A restless body tends to cause a restless mind. Yet a calm mind helps to influence a calm body. So what tends to have the greatest effect on the mind??? The breath! If you’d like to most directly calm the mind then practice steady and deep breathing. As you breathe more deeply, the lungs are able to absorb more oxygen and as the oxygen in the bloodstream becomes more plentiful, the organs require less and thus the heart slows. A calm heart greatly leads to a calm mind. This is the beginning stages of pranayama – breath control… or more specifically – life force control! A healthy mind is one that is calm, clear, focused and able to concentrate. A healthy mind is free of worry, paranoia, stress and doubt.
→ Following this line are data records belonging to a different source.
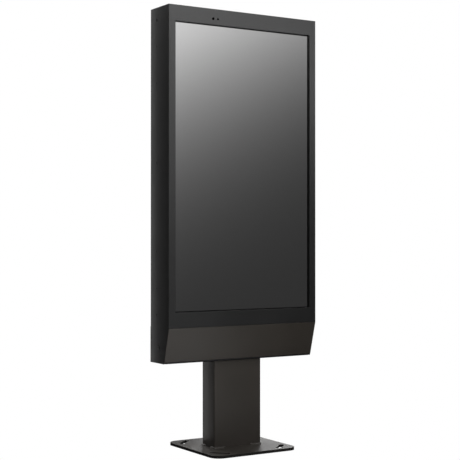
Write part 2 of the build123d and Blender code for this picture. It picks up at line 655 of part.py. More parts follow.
with BuildPart() as display_rails:
    with BuildSketch(Plane.XY.offset(DISPLAY_Z - DISPLAY_RAIL_HEIGHT / 2)):
        with Locations(*both_sides(DISPLAY_RAIL_X, RAIL_FRONT + RAIL_DEPTH / 2)):
            Rectangle(DISPLAY_RAIL_WIDTH, RAIL_DEPTH)
        with Locations(*both_sides(DISPLAY_RAIL_X, RAIL_FRONT + (RAIL_DEPTH + SHEET) / 2)):
            Rectangle(DISPLAY_RAIL_WIDTH - 2 * SHEET, RAIL_DEPTH - SHEET, mode=Mode.SUBTRACT)
    extrude(amount=DISPLAY_RAIL_HEIGHT)
display_rails.part.label = "display_rails"
export_step(display_rails.part, "parts/display_rails.step")

# Z-brackets on the uprights that press the glass against its gasket.
CLAMP_REACH = GLASS_WIDTH / 2 - 1.0
with BuildPart() as glass_clamps:
    for clamp_z in (-510.0, -170.0, 170.0, 510.0):
        with BuildSketch(Plane.XY.offset(DISPLAY_Z + clamp_z - 20.0)):
            for side in (-1, 1):
                with BuildLine():
                    Polyline(
                        (side * UPRIGHT_OUT, UPRIGHT_FRONT + 30.0),
                        (side * UPRIGHT_OUT, MODULE_REAR + 2.0),
                        (side * (CLAMP_REACH - SHEET), MODULE_REAR + 2.0),
                        (side * (CLAMP_REACH - SHEET), GLASS_REAR),
                        (side * CLAMP_REACH, GLASS_REAR),
                        (side * CLAMP_REACH, MODULE_REAR + 4.0),
                        (side * (UPRIGHT_OUT + SHEET), MODULE_REAR + 4.0),
                        (side * (UPRIGHT_OUT + SHEET), UPRIGHT_FRONT + 30.0),
                        close=True,
                    )
                make_face()
        extrude(amount=40.0)
glass_clamps.part.label = "glass_clamps"
export_step(glass_clamps.part, "parts/glass_clamps.step")

with BuildPart() as sensor_windows:
    for sensor_x, sensor_radius in SENSORS:
        with BuildSketch(front_plane(BEZEL_BACK + 1.5)):
            with Locations((sensor_x, SENSOR_Z)):
                Circle(sensor_radius + 2.0)
        extrude(amount=1.5)
        with BuildSketch(front_plane(BEZEL_BACK)):
            with Locations((sensor_x, SENSOR_Z)):
                Circle(sensor_radius - 0.1)
        extrude(amount=SHEET - 0.8)
sensor_windows.part.label = "sensor_windows"
export_step(sensor_windows.part, "parts/sensor_windows.step")

# ---- Electrics ----------------------------------------------------------------------

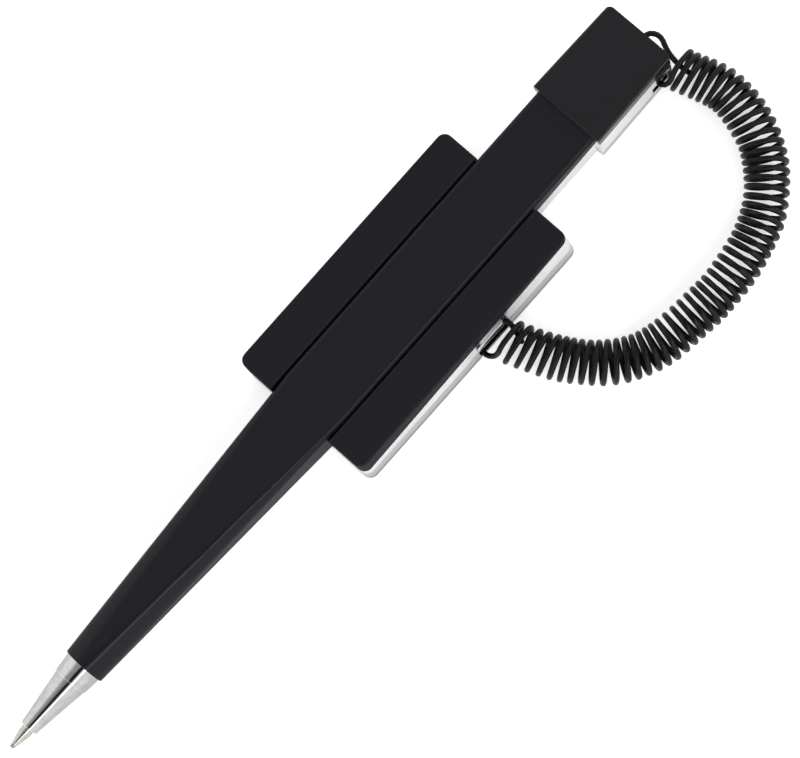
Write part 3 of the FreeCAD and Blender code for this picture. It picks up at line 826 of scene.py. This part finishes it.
coil_middle = smooth_line(from_point(under_pin, coil_by_holder) + from_point(under_corner, coil_by_cap))
coil_wire = wound(coil_middle)
lead_step = steps_per_turn // 8
lead_in = [tuple(coil_wire[index * lead_step]) for index in range(tie_in)]
lead_out = [tuple(coil_wire[-1 - index * lead_step]) for index in reversed(range(tie_in))]
hook_line = smooth_line(from_point(pin_middle, holder_turn) + lead_in)
cap_line = smooth_line(lead_out + from_point(corner_at_holes, cap_turn))
coil_start = (tie_in - 1) * lead_step
wire_line = np.concatenate((hook_line, coil_wire[coil_start + 1:-coil_start - 1], cap_line))
wire_length = float(lengths_along(wire_line)[-1])
wire_points = at(wire_line, np.linspace(0, wire_length, round(turns * steps_per_turn) + hook_steps))


def wire_tube(name, line, diameter):
    """A round tube along a line, with domed ends; its UV map runs round it and along it in millimetres."""
    forward = directions(line)
    side = np.cross(forward[0], (0.0, 0.0, 1.0))
    side /= np.linalg.norm(side)
    angles = np.arange(sides) * 2 * math.pi / sides
    rows = []
    for point, heading in zip(line, forward):
        side = side - heading * side.dot(heading)
        side /= np.linalg.norm(side)
        up = np.cross(heading, side)
        rows.append([point + diameter / 2 * (math.cos(a) * side + math.sin(a) * up) for a in angles])
    for end, heading in ((0, -forward[0]), (-1, forward[-1])):
        last_row = rows[end]
        for share, reach in dome_rings:
            dome = [line[end] + (corner - line[end]) * share + heading * diameter * reach
                    for corner in last_row]
            rows = [dome] + rows if end == 0 else rows + [dome]
    vertices = [tuple(corner) for row in rows for corner in row]
    faces = []
    for number in range(len(rows) - 1):
        for index in range(sides):
            following = (index + 1) % sides
            low, high = number * sides, (number + 1) * sides
            faces.append((low + index, low + following, high + following, high + index))
    faces.append(tuple(range(sides))[::-1])
    faces.append(tuple(range(len(vertices) - sides, len(vertices))))
    mesh = bpy.data.meshes.new(name)
    mesh.from_pydata(vertices, [], faces)
    layer = mesh.uv_layers.new(name="wire")
    row_length = 1000 * lengths_along(np.array([np.mean(row, axis=0) for row in rows]))
    for face in mesh.polygons:
        face.use_smooth = len(face.vertices) == 4
        wraps = any(vertex % sides == sides - 1 for vertex in face.vertices)
        for loop, vertex in zip(face.loop_indices, face.vertices):
            round_it = vertex % sides
            if wraps and round_it == 0:
                round_it = sides
            layer.data[loop].uv = (round_it / sides, row_length[vertex // sides])
    return scene_object(name, mesh)


curly_cord = wire_tube("curly_cord", wire_points, wire_diameter)

cord_black = (0.0016, 0.0016, 0.0020, 1)
cord_grey = (0.0040, 0.0040, 0.0048, 1)
cord_roughness = 0.26
cord_film_roughness = 0.40
cord_film_size = 0.006
die_line_roughness = 0.06
die_line_depth = 0.00002
cord_plastic, cord_tree, cord_shader = new_material("cord_plastic", IOR=1.30, Coat_Weight=0.0)
wire_map = node(cord_tree, "ShaderNodeUVMap", uv_map="wire").outputs[0]
die_lines = node(cord_tree, "ShaderNodeMapping", {"Vector": wire_map, "Scale": (9.0, 0.04, 1.0)}).outputs[0]
die_noise = noise(cord_tree, die_lines, 3.0, Detail=2.0)
cord_film = use(cord_tree, film_effect, Vector=object_place(cord_tree), Size=cord_film_size)
cord_gloss = ramp(cord_tree, cord_film, 0, 1, cord_roughness, cord_film_roughness)
die_gloss = ramp(cord_tree, die_noise, 0.35, 0.65, 0.0, die_line_roughness)
cord_gloss = math_node(cord_tree, "ADD", cord_gloss, die_gloss)
finish(cord_tree, cord_shader, blend_colour(cord_tree, cord_film, cord_black, cord_grey), cord_gloss,
       bump(cord_tree, die_noise, die_line_depth))
curly_cord.data.materials.append(cord_plastic)

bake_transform(curly_cord)
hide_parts("coil_cord", "cord_loop_holder", "cord_loop_cap")

# ---- counter, light and camera ------------------------------------------------------------------
# A plain white counter that glows, more to the eye than to the pieces, under a white studio sky with
# one bright strip. The sky is dark in a band over the pen, where the camera stands, and dim beyond
# it, so that flat black faces read as charcoal.

counter_size = 3.0
counter_white = (0.92, 0.92, 0.92, 1)
counter_roughness = 0.85
counter_shine = 0.1
counter_glow = 0.60
counter_glow_on_pieces = 0.20
sky_bright = 1.30
sky_lamp = 5.0
sky_dim = 0.45
sky_dark = 0.02
camera_place = Vector((-0.02158, -0.12813, 0.58588))
camera_aim = Vector((-0.01006, -0.00620, 0.0))
camera_turn = math.radians(42.18)
camera_lens = 158.08
camera_sensor = 36.0
camera_nearest = 0.01


def counter_plane(shape):
    """One flat square round the origin."""
    bmesh.ops.create_grid(shape, x_segments=1, y_segments=1, size=counter_size / 2)


counter = mesh_object("counter", counter_plane, smooth=False)
counter_material, counter_tree, counter_shader = new_material("counter_white", Roughness=counter_roughness)
counter_shader.inputs["Base Color"].default_value = counter_white
counter_shader.inputs["Specular IOR Level"].default_value = counter_shine
counter_shader.inputs["Emission Color"].default_value = counter_white
seen = node(counter_tree, "ShaderNodeLightPath").outputs["Is Camera Ray"]
counter_tree.links.new(ramp(counter_tree, seen, 0, 1, counter_glow_on_pieces, counter_glow),
                       counter_shader.inputs["Emission Strength"])
counter.data.materials.append(counter_material)

world = bpy.data.worlds.new("studio")
world.use_nodes = True
bpy.context.scene.world = world
sky = world.node_tree
way = node(sky, "ShaderNodeTexCoord").outputs["Generated"]
parts = node(sky, "ShaderNodeSeparateXYZ", {0: way}).outputs
across_angle = math_node(sky, "ARCTAN2", parts["Y"], parts["Z"])
across_degrees = math_node(sky, "MULTIPLY", across_angle, 180 / math.pi)
sky_steps = ((-39.0, sky_bright), (-37.0, sky_lamp), (-32.0, sky_lamp), (-30.0, sky_bright),
             (-26.0, sky_bright), (-20.0, sky_dark), (-5.0, sky_dark), (0.0, sky_dim), (24.0, sky_dim),
             (40.0, sky_bright))
shade = None
for (start, before), (end, after) in zip(sky_steps, sky_steps[1:]):
    if before == after:
        continue
    step = ramp(sky, across_degrees, start, end, 0.0, after - before)
    shade = step if shade is None else math_node(sky, "ADD", shade, step)
brightness = math_node(sky, "ADD", shade, sky_bright)
background = sky.nodes["Background"]
background.inputs["Color"].default_value = (1, 1, 1, 1)
sky.links.new(brightness, background.inputs["Strength"])

back = (camera_place - camera_aim).normalized()
right = Vector((math.cos(camera_turn), math.sin(camera_turn), 0)).cross(back).normalized()
up = back.cross(right)
camera_data = bpy.data.cameras.new("camera")
camera_data.lens = camera_lens
camera_data.sensor_width = camera_sensor
camera_data.clip_start = camera_nearest
camera = scene_object("camera", camera_data)
camera.matrix_world = Matrix.Translation(camera_place) @ Matrix((right, up, back)).transposed().to_4x4()
bpy.context.scene.camera = camera
bpy.context.scene.view_settings.view_transform = "Standard"
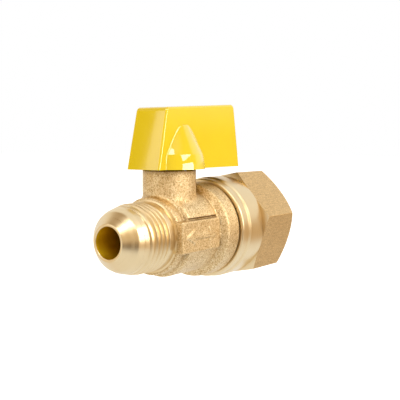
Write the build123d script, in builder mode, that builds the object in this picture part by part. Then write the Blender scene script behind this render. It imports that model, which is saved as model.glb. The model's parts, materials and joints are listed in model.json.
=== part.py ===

Ultimately, a still mind leads to greater awareness, consciousness and eventually a spiritual “experience.”
So whether or not you are a “religious” person isn’t important. You don’t have to believe in a god or worship any higher power. But just as assured is gravity, there is a spirit within us all. Our own individualized consciousness is referred to as the soul. As our soul awareness grows, we come to realize that we are all part of One Spirit. This One Spirit is in fact the only true Reality. It is this Spirit that not only gives life to but “becomes” all of creation and manifestation. Through its own self-induced spell of “multiplicity” it dreams itself into an infinite number of “smaller selves” but in Truth never loses its own True Nature. Many refer to this process of soul awakening as Self-Realization. An awakened “self” becomes master of its creation. Thus, we have “yoga” – the union of soul and Spirit. This state is referred by many names such as samadhi, moksha, kaivalya, christ consciousness and so on. It is the ultimate state of being.
As you can see, yoga as an exercise does help improve one’s health but this is just the tip of the iceberg of what yoga leads to. Yoga is the means and the end of attainment. A true yogi is one who has awakened and overcome avidya – ignorance of self!